Common booking mistakes to avoid
One of the biggest mistakes is overpacking the itinerary. Costa Rica is not a place where you want every day to start before sunrise and end after dark. Travel times add up, weather can shift plans, and some of the best vacation moments come from having room to breathe.
Another mistake is choosing purely on price. Budget matters, of course, but the lowest number does not always reflect the best value. Transportation quality, guide experience, included admissions, group size, and operational reliability all affect the outcome.
Travelers also get into trouble when they ignore fitness level or mobility needs. Not every rainforest walk is easy, and not every hot springs day is fully effortless if the schedule includes multiple stops. Read honestly and book accordingly.
Finally, do not assume every tour works from every hotel area. Costa Rica excursions are highly regional. Confirming pickup compatibility and travel distance can save you from a frustrating surprise.

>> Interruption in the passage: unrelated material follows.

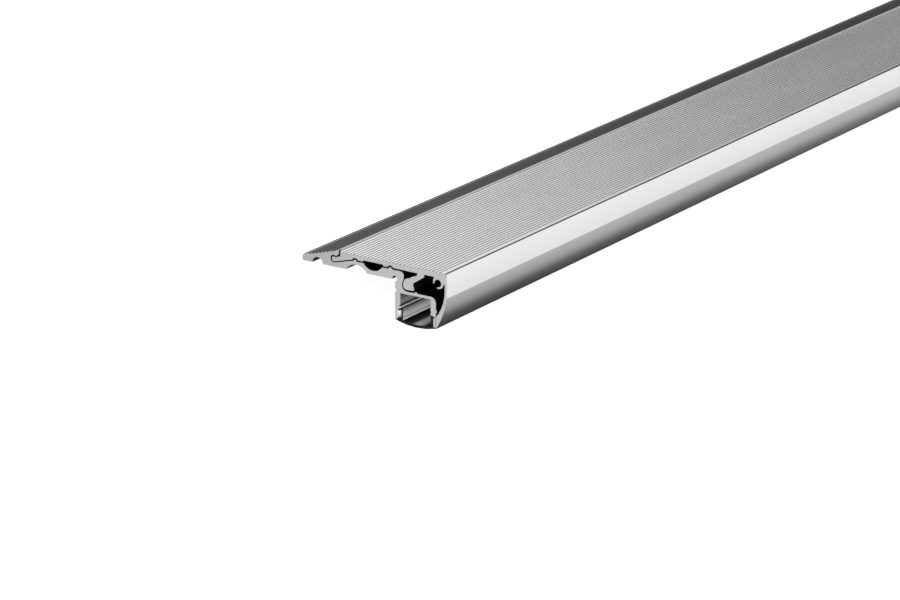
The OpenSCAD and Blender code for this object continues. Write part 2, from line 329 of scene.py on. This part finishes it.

A better way to plan your excursion mix
The most satisfying Costa Rica itineraries usually combine different moods. One active day, one scenic day, one slower wellness or cultural outing - that kind of variety keeps the trip feeling rich without becoming repetitive. If you are staying several nights in one destination, think about balancing adrenaline with wildlife, or pairing a landmark excursion with something more local and immersive.
That approach also helps with weather and energy. If one day is physically demanding, make the next one easier. If you have a long transfer on your arrival day, avoid booking a complicated excursion for the following morning. Smart booking is not just about what looks exciting. It is about giving each experience room to feel memorable.
Costa Rica gives you plenty to choose from. The trick is not booking everything. It is booking the right things, in the right place, with the right local team, so your vacation feels effortless once it starts.